Цецилия Вард выплыла на сцену, и старина Лоури чуть не свалился с сиденья от восторга. Двести пар старых коленей болезненно хрустнули в унисон, когда зрители поднялись, чтобы приветствовать телезвезду стоячей овацией.

— Отлично, Лоури. Ну и что мы будем делать теперь?

Маккол смахнул каплю пота с ресницы.

— Что мы будем делать? Как что? Целовать Цецилию.

— Вот так вот просто подойдем и поцелуем?

— Ну...

— Господи, неужели ты ничего не продумал заранее?

На рубашке Лоури начали проступать темные влажные пятна.

— Слушай, я никогда прежде ничем подобным не занимался. Я думал, ты мне подскажешь, что нужно делать.
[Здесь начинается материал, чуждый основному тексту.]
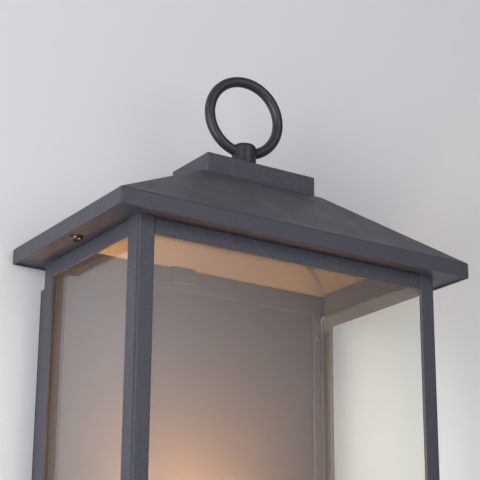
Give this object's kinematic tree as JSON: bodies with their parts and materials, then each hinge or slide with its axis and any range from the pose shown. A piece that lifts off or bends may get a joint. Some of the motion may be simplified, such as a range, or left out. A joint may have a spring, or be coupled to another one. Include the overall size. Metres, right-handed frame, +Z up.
{
  "type": "outdoor wall lantern",
  "caption": "Box-shaped glazed outdoor wall lantern with a hipped lift-off roof and a loop finial, held on a wall by a bracket, with a screw-in lamp inside.",
  "frame": {"origin": "the middle of the mounting bracket, on the wall plane", "axes": "+Y into the wall, +Z up, +X to the right of someone who faces the lantern"},
  "size_m": [0.24, 0.134, 0.4045],
  "materials": {
    "black_paint": "satin, fine texture",
    "roof_lining": "satin",
    "pane_glass": "clear, polished",
    "black_rubber": "matt",
    "bright_steel": "zinc plated",
    "dark_steel": "black oxide",
    "earth_green": "satin",
    "porcelain": "glazed",
    "brass": "drawn",
    "lamp_cap": "bright",
    "lamp_black_glass": "gloss",
    "lamp_glass": "clear",
    "filament": "matt",
    "terminal_plastic": "moulded",
    "brown_insulation": "smooth",
    "blue_insulation": "smooth"
  },
  "bodies": {
    "lantern": {"top_frame": "black_paint", "latch_tab": "black_paint", "roof_screws": "dark_steel", "front_left_post": "black_paint", "front_right_post": "black_paint", "rear_left_post": "black_paint", "rear_right_post": "black_paint", "front_top_rail": "black_paint", "left_top_rail": "black_paint", "right_top_rail": "black_paint", "front_bottom_rail": "black_paint", "left_bottom_rail": "black_paint", "right_bottom_rail": "black_paint", "front_glass": "pane_glass", "left_glass": "pane_glass", "right_glass": "pane_glass", "glazing_strips": "black_rubber", "pane_clips": "bright_steel", "back_panel": "black_paint", "panel_rivets": "black_paint", "wall_pan": "black_paint", "wall_gasket": "black_rubber", "wall_bracket": "bright_steel", "bracket_studs": "bright_steel", "cap_nuts": "bright_steel", "earth_screw": "earth_green", "terminal_block": "terminal_plastic", "base_tray": "black_paint", "base_cover": "black_paint", "cover_screws": "dark_steel", "holder_body": "porcelain", "holder_shell": "brass", "holder_contact": "brass", "holder_tube": "bright_steel", "tube_nut": "bright_steel", "live_lead": "brown_insulation", "neutral_lead": "blue_insulation", "lead_grommets": "black_rubber"},
    "roof": {"roof_front": "black_paint", "roof_back": "black_paint", "roof_left": "black_paint", "roof_right": "black_paint", "roof_crown": "black_paint", "roof_liner": "roof_lining", "cap_block": "black_paint", "finial_stud": "bright_steel", "stud_nut": "bright_steel", "roof_tabs": "black_paint", "finial_washer": "black_rubber"},
    "finial": {"finial_boss": "black_paint", "finial_ring": "black_paint"},
    "bulb": {"bulb_cap": "lamp_cap", "bulb_tip": "lamp_black_glass", "bulb_glass": "lamp_glass", "bulb_stem": "lamp_glass", "bulb_filaments": "filament"}
  },
  "joints": [
    {"name": "roof_lift", "type": "slide", "parent": "lantern", "child": "roof", "axis": [0, 0, 1], "range_m": [0, 0.06]},
    {"name": "finial_turn", "type": "hinge", "parent": "roof", "child": "finial", "pos_m": [0, -0.068, 0.21], "axis": [0, 0, 1], "continuous": true},
    {"name": "bulb_turn", "type": "hinge", "parent": "lantern", "child": "bulb", "pos_m": [0, -0.06585, -0.08], "axis": [0, 0, 1], "continuous": true}
  ]
}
— Ты что думаешь, это мне надо ее целовать? С меня хватило и того, что приходилось целовать мою собственную бабушку.

— Нет уж, даже и не мечтай — если кто здесь будет целоваться, так это я.

— Кто бы сомневался.

— Кто бы только попробовал!

— Ну и отлично.

— Прекрасно. Когда я скажу, ты возьмешься за дело. Доставь мои старые кости на сцену, а уж я сделаю все остальное.

Мэг кивнула.

— Ладно. А теперь перестань разговаривать сам с собой, все уже садятся.

Цецилия успокоила зрителей одним элегантным жестом. Это была очень красивая и высокая пожилая женщина с копной стального цвета волос и большими карими глазами. Неудивительно, что Лоури не мог забыть ее всю жизнь.

— Вечер добрый, дорогие друзья, — сказала Цецилия и заговорщически подмигнула зрителям. — Мне приходится делать вид, что сейчас у нас вечер ради тех, кто будет смотреть повтор этой программы в субботу вечером.